** Directions **
The lines to print start at the one containing "Turn this picture" and end at the one containing "moulded plastic pieces."; print them exactly, ends included, and only them.

** Record set **

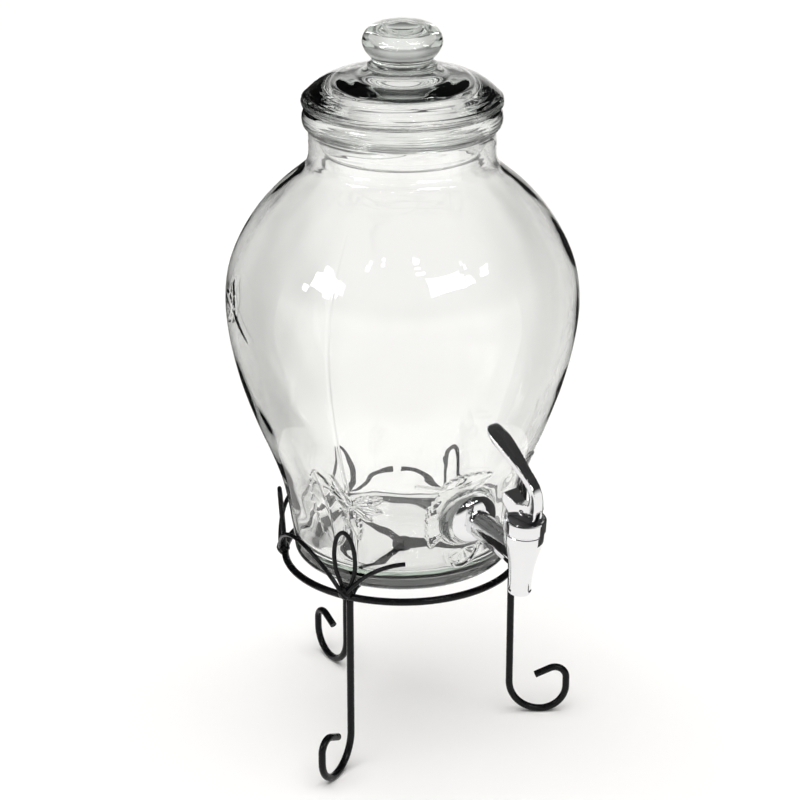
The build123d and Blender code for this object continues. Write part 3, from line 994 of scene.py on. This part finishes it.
def add_world():
    """A studio that is white low down and dark overhead."""
    world = bpy.data.worlds.new("studio")
    bpy.context.scene.world = world
    world.use_nodes = True
    tree = world.node_tree
    background = next(node for node in tree.nodes if node.type == "BACKGROUND")
    coords = tree.nodes.new("ShaderNodeTexCoord")
    split = tree.nodes.new("ShaderNodeSeparateXYZ")
    ramp = tree.nodes.new("ShaderNodeValToRGB")
    tree.links.new(coords.outputs["Generated"], split.inputs["Vector"])
    tree.links.new(split.outputs["Z"], ramp.inputs["Fac"])
    tree.links.new(ramp.outputs["Color"], background.inputs["Color"])
    ramp.color_ramp.elements[0].position = 0.12
    ramp.color_ramp.elements[0].color = (1.0, 0.99, 0.975, 1)
    ramp.color_ramp.elements[1].position = 0.34
    ramp.color_ramp.elements[1].color = (0.04, 0.04, 0.04, 1)
    background.inputs["Strength"].default_value = 1.04


def add_camera():
    """The camera, looking down at the jar from the left of the tap."""
    data = bpy.data.cameras.new("camera")
    data.lens = LENS
    data.sensor_width = 36.0
    data.clip_end = 50.0
    camera = bpy.data.objects.new("camera", data)
    bpy.context.scene.collection.objects.link(camera)
    right = Vector((math.cos(VIEW_AZIMUTH), math.sin(VIEW_AZIMUTH), 0))
    aim = Vector((0, 0, AIM_HEIGHT)) - right * AXIS_OFFSET
    back = view_direction(0, math.degrees(VIEW_TILT))
    camera.location = aim + back * VIEW_DISTANCE
    camera.rotation_euler = (-back).to_track_quat("-Z", "Y").to_euler()
    bpy.context.scene.camera = camera


add_stage()
add_world()
add_overhead()
# Each lamp: degrees right of the camera, degrees up, width and height in metres, power in watts
LAMPS = [
    (-60, 31, (0.36, 0.34), 5.0),
    (-50, 28, (0.42, 0.24), 5.0),
    (-68, 25, (0.20, 0.14), 1.2),
    (33, 36, (0.85, 0.34), 12.0),
    (48, 33, (0.36, 0.10), 1.6),
    (64, 34, (0.26, 0.10), 1.2),
    (-30, 46, (0.09, 0.14), 0.8),
    (-16, 50, (0.09, 0.10), 0.6),
    (13, 51, (0.10, 0.10), 0.7),
    (15, 45, (0.20, 0.06), 0.8),
    (50, 42, (0.07, 0.10), 0.5),
]
for number, lamp in enumerate(LAMPS):
    add_lamp(f"lamp_{number + 1}", *lamp)
add_flag("left_flag", (-74, -165), 0.01)
add_flag("right_flag", (68, 150), 0.04)
# Painted shade on the jar's flanks: stronger low down on the left and high up on the right.
add_shade_veil("left_shade_veil", (-112, -172), 0.55, 0.34)
add_shade_veil("right_shade_veil", (112, 172), 0.14, 0.3)
bpy.context.scene.view_settings.view_transform = "Standard"
jar.visible_shadow = False
lid.visible_shadow = False
add_camera()
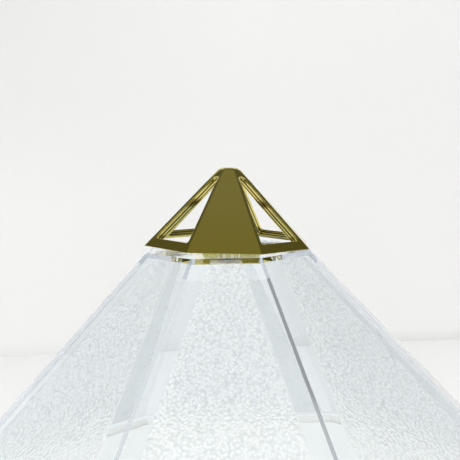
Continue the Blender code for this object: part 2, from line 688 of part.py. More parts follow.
def make_power_switch():
    depth = POWER_SWITCH_SIZE.y
    well = POWER_SWITCH_WELL
    rest_x = PANEL_X - SWITCH_TRAVEL / 2
    body_y = -WALL_IN + GAP + depth / 2
    body = block("power_switch", POWER_SWITCH_SIZE, BLACK, bevel=0.4 * MM,
                 location=(PANEL_X, body_y, SWITCH_Z))
    width = SLIDER_WIDTH + SWITCH_TRAVEL + 2 * GAP
    combine(body, block("switch_well", (width, 2 * well, SLIDER_H + 2 * GAP),
                        location=(PANEL_X, body_y - depth / 2, SWITCH_Z)))
    low = -WALL_IN + well
    front = -(BASE_A + SLIDER_SHOWS)
    block("power_slider", (SLIDER_WIDTH, low - front, SLIDER_H), GOLD, bevel=0.4 * MM,
          location=(rest_x, (low + front) / 2, SWITCH_Z))


def make_tap_button():
    """A sprung button that is pressed inwards, and the tact switch behind it."""
    reach = BASE_WALL + BUTTON_SHOWS
    edge = BUTTON_D / 2
    stem = 3.5 * MM
    turned("tap_button", [(0, reach + 0.4 * MM), (edge - 1.5 * MM, reach + 0.3 * MM),
                          (edge - 0.4 * MM, reach - 0.1 * MM), (edge, reach - 0.8 * MM),
                          (edge, -GAP), (edge + 1 * MM, -GAP), (edge + 1 * MM, -1.3 * MM),
                          (1.5 * MM, -1.3 * MM), (1.5 * MM, -stem), (0, -stem)], GOLD,
           location=(PANEL_X, -WALL_IN, BUTTON_Z), rotation=TO_FRONT)
    front = -WALL_IN + stem + BUTTON_TRAVEL + GAP
    block("tap_switch", TAP_SWITCH_SIZE, BLACK, bevel=0.3 * MM,
          location=(PANEL_X, front + TAP_SWITCH_SIZE.y / 2, BUTTON_Z + 1.2 * MM))


def make_battery_bay():
    wide = 3 * CELL_PITCH + 1.5 * MM
    high = CELL_D + 1.6 * MM
    end = CELL_END - 2 * MM
    box = block("battery_box", (wide + 2 * BOX_WALL, BOX_DEPTH, high + 2 * BOX_WALL), BLACK,
                location=(0, end - BOX_DEPTH / 2, CELL_Z))
    combine(box, block("box_inside", (wide, BOX_DEPTH, high),
                       location=(0, end - BOX_DEPTH / 2 + BOX_WALL, CELL_Z)))
    columns = (-CELL_PITCH, 0.0, CELL_PITCH)

    edge = CELL_D / 2
    nub = CELL_NUB_D / 2
    start = CELL_END - CELL_LENGTH - CELL_NUB_H
    for i, x in enumerate(columns):
        end_on = {"location": (x, start, CELL_Z), "rotation": TO_BACK}
        if i % 2:
            end_on = {"location": (x, CELL_END, CELL_Z), "rotation": TO_FRONT}
        turned("battery_cell_%d" % (i + 1), [
            (0, CELL_LENGTH + CELL_NUB_H), (nub, CELL_LENGTH + CELL_NUB_H), (nub, CELL_LENGTH),
            (edge - 0.5 * MM, CELL_LENGTH), (edge, CELL_LENGTH - 0.5 * MM), (edge, 0.5 * MM),
            (edge - 0.5 * MM, 0), (0, 0)], CELL, steps=24, **end_on)

    strip = 0.4 * MM
    strip_y = end - BOX_DEPTH + BOX_WALL + GAP
    block("battery_contact", (2.8 * CELL_PITCH, strip, 10 * MM), STEEL,
          location=(0, strip_y + strip / 2, CELL_Z))
    spring_y = strip_y + strip + GAP
    for i, x in enumerate(columns):
        coil("battery_spring_%d" % (i + 1), start - GAP - spring_y,
             location=(x, spring_y, CELL_Z), rotation=TO_BACK)


def coil(name, length, **place):
    """A tapering wire coil about Z, from z = 0 to its length."""
    turns = 2.5
    per_turn = 12
    count = int(turns * per_turn)
    curve = bpy.data.curves.new(name, "CURVE")
    curve.dimensions = "3D"
    curve.bevel_depth = SPRING_WIRE / 2
    curve.bevel_resolution = 1
    curve.use_fill_caps = True
    line = curve.splines.new("POLY")
    line.points.add(count)
    for i, point in enumerate(line.points):
        part = i / count
        turn = 2 * math.pi * turns * part
        reach = (SPRING_D - SPRING_WIRE) / 2 * (1 - 0.4 * part)
        rise = SPRING_WIRE / 2 + (length - SPRING_WIRE) * part
        point.co = (reach * math.cos(turn), reach * math.sin(turn), rise, 1)
    add(name, curve, STEEL, **place)


def make_battery_door():
    """A panel with a rounded foot, hinged on a pin through that foot."""
    swing = new_empty("door_swing", (0, BASE_A - BASE_WALL / 2, door_axis_z()), AXIS)
    width = DOOR_WIDTH - 2 * GAP
    half = DOOR_WALL / 2
    top = DOOR_BOTTOM_Z + DOOR_H - GAP - door_axis_z()
    door = block("battery_door", (width, DOOR_WALL, top), WHITE, parent=swing,
                 location=(0, 0, top / 2))
    along_x = (0, math.radians(90), 0)
    combine(door, rod("door_foot", DOOR_WALL, width, [(0, 0, 0)], steps=24, parent=swing,
                      location=(-width / 2, 0, 0), rotation=along_x), "UNION")
    combine(door, rod("door_bore", DOOR_PIN_D + GAP, width + 2 * MM, [(0, 0, 0)], steps=12,
                      parent=swing, location=(-width / 2 - MM, 0, 0), rotation=along_x))
    combine(door, block("finger_groove", (18 * MM, 1.4 * MM, 1.6 * MM), parent=swing,
                        location=(0, half, top - 3 * MM)))
    pin = DOOR_WIDTH + 5 * MM
    rod("door_pin", DOOR_PIN_D - GAP, pin, [(0, 0, 0)], STEEL, steps=12, parent=swing,
        location=(-pin / 2, 0, 0), rotation=along_x)
    plate_y = -half - GAP - 0.2 * MM
    block("door_contact", (2.6 * CELL_PITCH, 0.4 * MM, 9 * MM), STEEL, parent=swing,
          location=(0, plate_y, CELL_Z - door_axis_z()))


def make_earphone_socket():
    thread = JACK_THREAD_D / 2
    body = JACK_BODY_D / 2
    bore = JACK_BORE_D / 2
    reach = BASE_WALL + JACK_SHOWS
    back = JACK_DEPTH
    spot = (JACK_X, WALL_IN, PANEL_Z)
    turned("earphone_socket", [(0, -back + 1.5 * MM), (bore, -back + 1.5 * MM), (bore, reach),
                               (thread, reach), (thread, -GAP), (body, -GAP), (body, -back),
                               (0, -back)], BLACK, steps=24, location=spot, rotation=TO_BACK)
    hexagon_nut("socket_nut", JACK_NUT_A, thread + GAP, GAP, JACK_NUT_H,
                location=(JACK_X, BASE_A, PANEL_Z), rotation=TO_BACK)


def make_circuit_board():
    board = block("circuit_board", BOARD_SIZE, BOARD,
                  location=BOARD_AT + Vector((0, 0, BOARD_SIZE.z / 2)))
    combine(board, rod("board_holes", SCREW_D + 2 * GAP, 6 * MM,
                       board_fixings(BOARD_AT.z - 2 * MM), steps=16))
    top = Vector((0, 0, BOARD_AT.z + BOARD_SIZE.z + GAP))
    for name, spot, size in CHIPS:
        lift = Vector((0, 0, size.z / 2))
        block(name, size * MM, BLACK, bevel=0.2 * MM, location=top + (spot + lift) * MM)
    can = CAN_D / 2
    for name, spot in CANS:
        turned(name, [(0, CAN_H), (can - 0.4 * MM, CAN_H), (can, CAN_H - 0.4 * MM),
                      (can, 0), (0, 0)], BLACK, steps=20, location=top + spot * MM)


clear_scene()
PARTS = new_collection("metronome")
CUTTERS = new_collection("cutters")
AXIS = new_empty("metronome_axis", (0, AXIS_Y, 0))
CASE = new_empty("case_lift", (0, 0, 0), AXIS)
CAP_SEAT = new_empty("cap_seat", (0, 0, SEAT_Z), CASE)
CAP_SEAT.rotation_euler = (0, CAP_TILT, CAP_TURN)

make_base_housing()
make_bottom_cover()
make_fasteners_and_feet()
make_clear_case()
make_gold_cap()
make_cap_fixing()
make_reflector_floor()
make_lamp()
make_speaker()
make_tempo_control()
make_volume_control()
make_power_switch()
make_tap_button()
make_battery_bay()
make_battery_door()
make_earphone_socket()
make_circuit_board()
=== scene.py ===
"""Looks of the clear-cased flash metronome: materials, dial, marks, light and camera.

Metres, +Z up, front towards -Y, in the CAD's own frame.
"""

import json
import math

import bmesh
import bpy
from mathutils import Euler, Matrix, Vector

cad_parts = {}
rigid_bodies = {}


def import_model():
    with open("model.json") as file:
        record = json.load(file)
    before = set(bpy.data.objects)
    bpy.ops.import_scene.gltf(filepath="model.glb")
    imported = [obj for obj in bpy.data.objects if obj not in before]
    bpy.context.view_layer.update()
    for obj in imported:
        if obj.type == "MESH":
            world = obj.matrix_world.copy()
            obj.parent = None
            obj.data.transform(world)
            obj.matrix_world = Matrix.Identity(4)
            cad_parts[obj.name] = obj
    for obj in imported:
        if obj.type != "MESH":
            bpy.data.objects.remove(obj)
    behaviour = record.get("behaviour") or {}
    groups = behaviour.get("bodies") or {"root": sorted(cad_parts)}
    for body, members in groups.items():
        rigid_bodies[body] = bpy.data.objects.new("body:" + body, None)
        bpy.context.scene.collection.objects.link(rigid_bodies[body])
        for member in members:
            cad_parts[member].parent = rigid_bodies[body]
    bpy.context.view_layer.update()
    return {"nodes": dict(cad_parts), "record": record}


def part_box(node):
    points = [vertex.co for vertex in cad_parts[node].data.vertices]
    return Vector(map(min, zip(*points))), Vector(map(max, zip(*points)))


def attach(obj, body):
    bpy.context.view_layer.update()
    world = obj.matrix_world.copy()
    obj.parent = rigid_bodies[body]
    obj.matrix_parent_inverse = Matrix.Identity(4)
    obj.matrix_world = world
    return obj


for leftover in list(bpy.data.objects):
    bpy.data.objects.remove(leftover)

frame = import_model()
NODES = frame["nodes"]

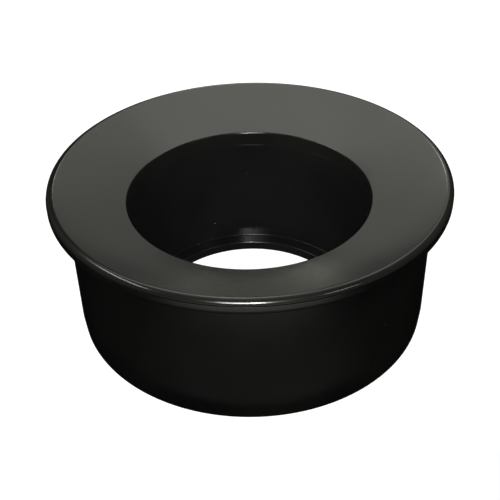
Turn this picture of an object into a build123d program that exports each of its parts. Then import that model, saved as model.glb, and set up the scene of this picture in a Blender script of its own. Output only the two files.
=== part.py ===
"""Toilet flange for a 4-inch drain pipe, in three moulded plastic pieces.

The part stands on z = 0 with its axis on Z. All sizes are in millimetres.
Each piece is a lathe-turned outline of (radius, height) points, plus the ribs under the flange.
"""

from build123d import *
import os
from math import cos, radians, sqrt, tan

# ---- Driving dimensions ----------------------------------------------------------------------

total_height = 83.5          # base to the highest point of the rim
pipe_outside_radius = 57.15  # 4-inch pipe that slides into the socket
pipe_clearance = 0.1         # radial play of the pipe in the socket

# Cover ring: the dished face that is seen from above
rim_radius = 93.0
rim_round = 2.6              # large round at the top of the rim
cover_thickness = 2.4
cover_edge_height = 2.0      # top of the rim down to the seam
cover_edge_round = 0.2
dish_angle = 20.6            # slope of the face down to the hole, from level
hole_edge_round = 0.8
collar_wall = 1.7            # short collar under the hole's edge, level with the socket's wall
collar_bottom_depth = 19.6   # below the top of the rim

# Flange body: flange, web and outer skirt
flange_underside_depth = 7.1
flange_top_round = 0.2
flange_bottom_round = 2.5
seam_gap = 0.3               # groove that shows between the cover ring and the flange
skirt_radius = 84.8
skirt_wall = 3.5
skirt_bottom_depth = 72.7    # the skirt stops short of the tube's end
skirt_root_fillet = 1.0
skirt_edge_round = 0.6
lead_in_height = 7.3         # slight taper at the foot of the skirt
lead_in_depth = 0.6
web_thickness = 3.2
web_fillet = 1.5
boss_wall = 3.25             # short sleeve that the tube is cemented into
boss_bottom_depth = 30.0
boss_edge_round = 0.5

# Ribs between the sleeve and the skirt
rib_count = 8
rib_thickness = 2.4
rib_inner_depth = 28.5       # foot of a rib at the sleeve
rib_outer_depth = 22.0       # foot of a rib at the skirt

# Hub tube: the pipe socket, with a stop lip at its lower end
tube_wall = 4.0
stop_bore_radius = 50.2
stop_height = 5.2
stop_fillet = 0.6
stop_edge_round = 0.9
tube_foot_chamfer = 0.6
tube_top_gap = 0.4           # tube's top end to the cover ring above it

cement_gap = 0.05            # film between the tube and its sleeve
slip_gap = 0.1               # cover ring to the pieces that it drops into

# ---- Derived sizes ---------------------------------------------------------------------------

socket_radius = pipe_outside_radius + pipe_clearance
tube_radius = socket_radius + tube_wall
sleeve_radius = tube_radius + cement_gap
boss_radius = sleeve_radius + boss_wall
collar_radius = socket_radius
collar_outside_radius = collar_radius + collar_wall
counterbore_radius = collar_outside_radius + slip_gap
skirt_inside_radius = skirt_radius - skirt_wall

dish_slope = tan(radians(dish_angle))
cover_drop = cover_thickness / cos(radians(dish_angle))  # cover's thickness, measured upright
web_drop = web_thickness / cos(radians(dish_angle))
# Where the sloping face would meet the rim's upright side if the edge between them weren't rounded
rim_corner_height = total_height + rim_round * (dish_slope + 1 / cos(radians(dish_angle)) - 1)


def below_top(depth):
    """Height of a level that lies a given depth below the top of the rim."""
    return total_height - depth


def dish_height(radius):
    """Height of the cover ring's sloping face."""
    return rim_corner_height - (rim_radius - radius) * dish_slope


def cover_underside(radius):
    return dish_height(radius) - cover_drop


def web_top(radius):
    return cover_underside(radius) - slip_gap


def web_underside(radius):
    return web_top(radius) - web_drop


def radius_where(surface, height):
    """Radius at which one of the sloping surfaces reaches a height."""
    return rim_radius - (surface(rim_radius) - height) / dish_slope


def outline(points):
    """Closed outline of (radius, height) points."""
    return make_face(Polyline(*points, close=True))


def at_point(profile, point):
    """The corner of a profile at a (radius, height) point."""
    return min(profile.vertices(), key=lambda corner: (Vector(corner) - Vector(*point)).length)


def rounded(profile, corners):
    """Rounds each (point, radius) corner of a profile."""
    for point, radius in corners:
        profile = fillet(at_point(profile, point), radius)
    return profile


def turned(profile):
    """Solid of revolution about Z."""
    return revolve(Plane.XZ * profile, Axis.Z, 360)


def cover_ring():
    """Dished ring with a rounded rim and a short collar that plugs into the tube."""
    collar_bottom = below_top(collar_bottom_depth)
    lip_bottom = below_top(cover_edge_height)
    hole_corner = (collar_radius, dish_height(collar_radius))
    round_centre = Vector(rim_radius - rim_round, below_top(rim_round))
    round_start = round_centre + Vector(0, rim_round).rotate(Axis.Z, dish_angle)
    round_middle = round_centre + Vector(0, rim_round).rotate(Axis.Z, -dish_angle)
    lip_reach = sqrt(rim_round ** 2 - (lip_bottom - round_centre.Y) ** 2)
    lip_corner = (round_centre.X + lip_reach, lip_bottom)
    sides = Polyline(
        round_start,
        hole_corner,
        (collar_radius, collar_bottom),
        (collar_outside_radius, collar_bottom),
        (collar_outside_radius, cover_underside(collar_outside_radius)),
        (radius_where(cover_underside, lip_bottom), lip_bottom),
        lip_corner,
    )
    profile = make_face(sides + ThreePointArc(lip_corner, round_middle, round_start))
    return turned(rounded(profile, [
        (hole_corner, hole_edge_round),
        (lip_corner, cover_edge_round),
    ]))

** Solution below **
Turn this picture of an object into a build123d program that exports each of its parts. Then import that model, saved as model.glb, and set up the scene of this picture in a Blender script of its own. Output only the two files.
=== part.py ===
"""Toilet flange for a 4-inch drain pipe, in three moulded plastic pieces.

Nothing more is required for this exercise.